The bruising tariff war in the telecom world has tapered after Supreme Court judgements cancelled the licences of many of the newer players as well due to the drying up of unsustainable valuations and funding in the sector. The Indian telecom game is now moving towards a three-horse race: Airtel, Vodafone and Idea account for 70 per cent of the revenues in an industry comprising 13 players. Airtel remains at pole position, with 30.8 per cent of the industry's revenues and 29.9 per cent of the subscriber base. August's BNP Paribas report on the sector underscores the point: "The Indian telecom industry's revenues continue to consolidate amongst the top three operators, with smaller operators facing pressure from high debt and sub-scale operations and thus being unable to invest in networks. The smaller operators can no longer afford to be disruptive, while the larger operators are behaving rationally and raising prices."
It helps that the company is now on the favourable end of a regulatory pendulum that swings between camps, views and approaches every few years. For instance, Trai has recommended steep cuts (60 per cent) for the next round of spectrum auctions. There have been no warnings from regulators over tariff increases either.
It's not that Mittal hasn't made big bets in the last one year. In early 2013, he roped in Gopal Vittal as the CEO. It was a gamble because Vittal came from an FMCG background; also, he had quit Airtel (as its head of marketing) in the past to go back to Hindustan Unilever. While there was a flurry of senior executive resignations and organisational uncertainty following this appointment, Vittal has since steadied Airtel and further solidified the foundation laid by his predecessor, Sanjay Kapoor, in transitioning the company from voice to data services. Today, over a quarter of Airtel's customers are data subscribers.
Further, Bharti's business in Africa, which is Mittal's long-term hedge and bet, is not doing as poorly as before. For the quarter ended June 2013, it lost $106 million compared to the $124 million in the preceding quarter. Though it is yet to make profits, its losses are falling; and its data-subscriber base grew by 65 per cent over the last year.
Perhaps most importantly, Mittal has stuck his neck firmly out by acquiring a 100 per cent stake in the joint-venture vehicle with Qualcomm that holds 4G licences in key cities like Delhi and Mumbai.

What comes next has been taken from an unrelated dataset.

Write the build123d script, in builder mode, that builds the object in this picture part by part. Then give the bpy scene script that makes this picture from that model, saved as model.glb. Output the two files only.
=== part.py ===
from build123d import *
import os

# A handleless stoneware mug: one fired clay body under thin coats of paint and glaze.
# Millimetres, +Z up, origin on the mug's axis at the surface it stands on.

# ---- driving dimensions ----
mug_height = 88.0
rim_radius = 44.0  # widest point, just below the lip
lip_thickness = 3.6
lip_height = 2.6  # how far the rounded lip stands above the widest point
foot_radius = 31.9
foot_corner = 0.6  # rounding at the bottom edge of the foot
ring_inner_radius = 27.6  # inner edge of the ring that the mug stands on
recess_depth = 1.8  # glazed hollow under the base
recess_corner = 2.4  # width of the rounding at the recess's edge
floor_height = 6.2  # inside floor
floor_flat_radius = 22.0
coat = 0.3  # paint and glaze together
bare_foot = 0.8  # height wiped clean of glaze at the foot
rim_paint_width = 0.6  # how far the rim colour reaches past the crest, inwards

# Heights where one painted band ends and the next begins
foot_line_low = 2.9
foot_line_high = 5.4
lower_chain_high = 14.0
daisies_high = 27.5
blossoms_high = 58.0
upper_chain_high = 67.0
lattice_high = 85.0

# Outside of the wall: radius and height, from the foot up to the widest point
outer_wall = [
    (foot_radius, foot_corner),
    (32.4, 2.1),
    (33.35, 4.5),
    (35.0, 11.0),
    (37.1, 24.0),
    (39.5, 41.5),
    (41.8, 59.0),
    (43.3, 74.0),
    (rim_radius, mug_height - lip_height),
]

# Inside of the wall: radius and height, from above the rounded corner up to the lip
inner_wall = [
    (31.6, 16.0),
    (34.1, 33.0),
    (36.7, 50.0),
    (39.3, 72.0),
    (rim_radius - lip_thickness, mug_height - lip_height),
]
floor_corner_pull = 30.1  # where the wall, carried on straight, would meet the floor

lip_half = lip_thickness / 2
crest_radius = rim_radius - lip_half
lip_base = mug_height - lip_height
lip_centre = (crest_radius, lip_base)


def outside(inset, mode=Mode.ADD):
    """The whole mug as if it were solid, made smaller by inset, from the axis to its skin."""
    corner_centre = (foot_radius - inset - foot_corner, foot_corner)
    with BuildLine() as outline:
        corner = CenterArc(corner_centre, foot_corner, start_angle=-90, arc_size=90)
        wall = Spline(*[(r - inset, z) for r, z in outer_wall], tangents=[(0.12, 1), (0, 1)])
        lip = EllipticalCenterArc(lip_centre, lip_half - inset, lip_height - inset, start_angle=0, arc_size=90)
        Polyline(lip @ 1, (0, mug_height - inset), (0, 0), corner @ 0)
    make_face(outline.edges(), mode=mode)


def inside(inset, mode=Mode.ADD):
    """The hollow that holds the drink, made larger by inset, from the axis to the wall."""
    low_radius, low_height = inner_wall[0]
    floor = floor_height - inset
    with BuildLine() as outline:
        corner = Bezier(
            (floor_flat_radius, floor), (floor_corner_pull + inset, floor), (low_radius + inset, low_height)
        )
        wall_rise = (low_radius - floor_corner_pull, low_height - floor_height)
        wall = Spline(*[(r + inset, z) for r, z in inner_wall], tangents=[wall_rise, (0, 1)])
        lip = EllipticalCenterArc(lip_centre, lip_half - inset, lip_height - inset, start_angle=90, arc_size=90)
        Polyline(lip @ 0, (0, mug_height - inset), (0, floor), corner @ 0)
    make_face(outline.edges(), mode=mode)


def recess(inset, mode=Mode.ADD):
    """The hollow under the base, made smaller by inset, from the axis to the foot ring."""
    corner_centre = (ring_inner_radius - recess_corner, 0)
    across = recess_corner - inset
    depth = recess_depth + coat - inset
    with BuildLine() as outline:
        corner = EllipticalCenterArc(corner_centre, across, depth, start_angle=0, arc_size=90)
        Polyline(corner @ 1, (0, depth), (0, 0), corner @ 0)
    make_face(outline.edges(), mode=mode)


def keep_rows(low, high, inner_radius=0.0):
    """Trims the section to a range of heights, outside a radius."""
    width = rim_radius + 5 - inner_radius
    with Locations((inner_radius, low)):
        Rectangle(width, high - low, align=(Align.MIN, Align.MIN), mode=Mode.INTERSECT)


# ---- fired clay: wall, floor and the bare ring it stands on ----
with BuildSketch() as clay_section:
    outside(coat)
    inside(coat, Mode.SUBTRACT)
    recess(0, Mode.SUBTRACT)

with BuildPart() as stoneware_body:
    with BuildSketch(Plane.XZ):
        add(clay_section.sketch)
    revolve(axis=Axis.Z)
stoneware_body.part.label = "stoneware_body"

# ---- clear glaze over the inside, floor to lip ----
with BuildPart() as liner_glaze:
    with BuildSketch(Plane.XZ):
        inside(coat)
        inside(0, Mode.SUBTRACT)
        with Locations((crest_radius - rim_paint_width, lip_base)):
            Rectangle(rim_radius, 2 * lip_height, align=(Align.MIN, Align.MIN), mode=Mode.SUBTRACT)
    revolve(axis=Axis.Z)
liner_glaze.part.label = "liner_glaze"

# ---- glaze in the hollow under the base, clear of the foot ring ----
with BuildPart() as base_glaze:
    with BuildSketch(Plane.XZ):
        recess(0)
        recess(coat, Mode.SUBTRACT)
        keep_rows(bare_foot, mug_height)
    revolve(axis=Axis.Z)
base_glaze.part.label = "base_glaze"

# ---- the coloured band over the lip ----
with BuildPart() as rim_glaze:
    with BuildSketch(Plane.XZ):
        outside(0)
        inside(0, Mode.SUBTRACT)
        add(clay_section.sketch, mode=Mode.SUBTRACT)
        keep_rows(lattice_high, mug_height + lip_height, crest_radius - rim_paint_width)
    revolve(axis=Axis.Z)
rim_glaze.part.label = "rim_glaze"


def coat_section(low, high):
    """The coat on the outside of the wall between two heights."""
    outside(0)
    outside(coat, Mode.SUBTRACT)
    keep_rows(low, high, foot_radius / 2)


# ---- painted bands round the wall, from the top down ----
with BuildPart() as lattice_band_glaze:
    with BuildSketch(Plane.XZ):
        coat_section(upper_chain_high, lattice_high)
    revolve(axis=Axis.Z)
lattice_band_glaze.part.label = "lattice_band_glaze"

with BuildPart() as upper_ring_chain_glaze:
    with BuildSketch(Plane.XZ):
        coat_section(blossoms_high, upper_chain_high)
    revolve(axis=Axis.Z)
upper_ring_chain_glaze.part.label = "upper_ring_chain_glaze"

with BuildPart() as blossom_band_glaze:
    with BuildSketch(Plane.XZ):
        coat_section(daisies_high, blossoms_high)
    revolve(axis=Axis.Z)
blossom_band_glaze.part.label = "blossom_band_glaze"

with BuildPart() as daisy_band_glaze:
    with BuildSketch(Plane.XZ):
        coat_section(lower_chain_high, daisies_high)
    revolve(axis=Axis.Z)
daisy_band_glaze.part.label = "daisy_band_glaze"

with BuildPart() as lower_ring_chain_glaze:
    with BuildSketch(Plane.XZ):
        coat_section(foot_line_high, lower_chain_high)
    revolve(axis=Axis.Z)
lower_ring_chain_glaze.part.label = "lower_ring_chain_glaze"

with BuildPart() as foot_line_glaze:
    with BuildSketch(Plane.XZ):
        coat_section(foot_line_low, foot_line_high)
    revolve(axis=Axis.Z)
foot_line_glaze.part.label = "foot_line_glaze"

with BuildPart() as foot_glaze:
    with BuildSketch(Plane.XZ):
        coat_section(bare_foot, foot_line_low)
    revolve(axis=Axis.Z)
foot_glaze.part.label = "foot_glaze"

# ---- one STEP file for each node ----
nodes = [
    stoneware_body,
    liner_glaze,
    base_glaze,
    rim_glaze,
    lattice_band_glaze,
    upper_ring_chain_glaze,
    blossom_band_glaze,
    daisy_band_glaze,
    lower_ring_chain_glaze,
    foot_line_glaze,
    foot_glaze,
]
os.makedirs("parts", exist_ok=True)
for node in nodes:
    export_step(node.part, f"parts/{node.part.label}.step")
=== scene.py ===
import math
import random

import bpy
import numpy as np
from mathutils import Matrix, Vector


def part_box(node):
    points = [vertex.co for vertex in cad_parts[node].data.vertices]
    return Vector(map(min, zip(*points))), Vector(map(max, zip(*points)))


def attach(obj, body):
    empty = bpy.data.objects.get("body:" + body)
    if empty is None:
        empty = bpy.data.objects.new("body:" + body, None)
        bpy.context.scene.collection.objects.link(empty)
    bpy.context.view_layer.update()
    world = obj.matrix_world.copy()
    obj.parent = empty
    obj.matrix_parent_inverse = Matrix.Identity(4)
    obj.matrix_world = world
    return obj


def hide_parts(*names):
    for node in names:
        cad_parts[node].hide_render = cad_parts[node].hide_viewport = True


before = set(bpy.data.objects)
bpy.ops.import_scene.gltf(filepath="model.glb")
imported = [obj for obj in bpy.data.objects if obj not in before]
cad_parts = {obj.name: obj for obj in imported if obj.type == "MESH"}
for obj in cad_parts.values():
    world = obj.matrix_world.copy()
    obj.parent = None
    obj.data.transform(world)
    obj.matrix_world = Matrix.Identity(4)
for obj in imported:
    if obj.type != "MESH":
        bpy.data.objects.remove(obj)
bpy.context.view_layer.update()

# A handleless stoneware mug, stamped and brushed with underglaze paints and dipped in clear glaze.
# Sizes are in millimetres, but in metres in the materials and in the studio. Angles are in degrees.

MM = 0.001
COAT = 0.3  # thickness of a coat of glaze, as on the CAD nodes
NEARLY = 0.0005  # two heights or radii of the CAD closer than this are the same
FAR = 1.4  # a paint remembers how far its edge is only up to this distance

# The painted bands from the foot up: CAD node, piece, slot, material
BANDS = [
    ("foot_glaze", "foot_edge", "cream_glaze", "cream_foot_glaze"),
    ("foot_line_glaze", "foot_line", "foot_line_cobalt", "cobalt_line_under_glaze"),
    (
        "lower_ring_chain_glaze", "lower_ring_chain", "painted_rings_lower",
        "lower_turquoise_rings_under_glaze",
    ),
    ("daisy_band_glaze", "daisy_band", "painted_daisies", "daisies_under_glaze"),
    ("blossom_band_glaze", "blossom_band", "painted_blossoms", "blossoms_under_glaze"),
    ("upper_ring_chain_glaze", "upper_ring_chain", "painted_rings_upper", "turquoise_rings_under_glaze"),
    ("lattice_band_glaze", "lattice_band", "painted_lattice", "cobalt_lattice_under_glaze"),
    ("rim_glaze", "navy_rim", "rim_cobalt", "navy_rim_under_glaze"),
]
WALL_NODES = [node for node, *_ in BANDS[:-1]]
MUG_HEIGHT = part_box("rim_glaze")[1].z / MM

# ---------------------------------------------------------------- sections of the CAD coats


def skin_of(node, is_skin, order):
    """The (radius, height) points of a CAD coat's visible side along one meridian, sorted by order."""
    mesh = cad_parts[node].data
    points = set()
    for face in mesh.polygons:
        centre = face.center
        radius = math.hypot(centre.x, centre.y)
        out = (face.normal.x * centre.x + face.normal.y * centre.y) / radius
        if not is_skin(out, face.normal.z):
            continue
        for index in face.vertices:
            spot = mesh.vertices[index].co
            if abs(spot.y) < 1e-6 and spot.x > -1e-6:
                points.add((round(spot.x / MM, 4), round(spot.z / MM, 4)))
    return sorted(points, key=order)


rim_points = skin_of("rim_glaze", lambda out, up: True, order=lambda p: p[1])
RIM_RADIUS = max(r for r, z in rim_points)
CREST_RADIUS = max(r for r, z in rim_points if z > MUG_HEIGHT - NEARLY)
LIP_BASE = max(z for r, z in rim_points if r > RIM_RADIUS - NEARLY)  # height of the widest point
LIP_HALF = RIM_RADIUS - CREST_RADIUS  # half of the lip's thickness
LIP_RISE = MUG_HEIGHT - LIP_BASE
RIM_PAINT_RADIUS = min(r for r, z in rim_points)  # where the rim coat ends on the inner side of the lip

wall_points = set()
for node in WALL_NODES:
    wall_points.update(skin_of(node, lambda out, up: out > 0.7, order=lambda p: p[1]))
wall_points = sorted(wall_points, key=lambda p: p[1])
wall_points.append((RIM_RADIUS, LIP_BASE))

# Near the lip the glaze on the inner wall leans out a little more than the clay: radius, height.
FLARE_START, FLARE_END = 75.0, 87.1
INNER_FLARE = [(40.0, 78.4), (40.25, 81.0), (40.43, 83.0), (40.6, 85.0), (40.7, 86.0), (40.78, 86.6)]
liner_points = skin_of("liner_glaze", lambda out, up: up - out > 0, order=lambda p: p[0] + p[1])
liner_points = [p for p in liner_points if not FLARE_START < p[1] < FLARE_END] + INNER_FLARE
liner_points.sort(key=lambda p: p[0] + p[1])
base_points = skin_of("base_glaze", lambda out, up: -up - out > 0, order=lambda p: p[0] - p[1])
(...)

The department of telecom had, in the past, tried its best to scupper Qualcomm's auction-won licences-so the significance of the smooth acquisition by Airtel cannot be underestimated.
Mittal will need those 4G circles to combat a dark horse waiting in the wings-Reliance Jio Infocom- which is the only holder of a pan-India licence for all kinds of data and voice communications over 4G. (Reliance Jio Infocom's parent company, Reliance Industries, has a stake in Forbes India's parent company Network 18 via an independent trust).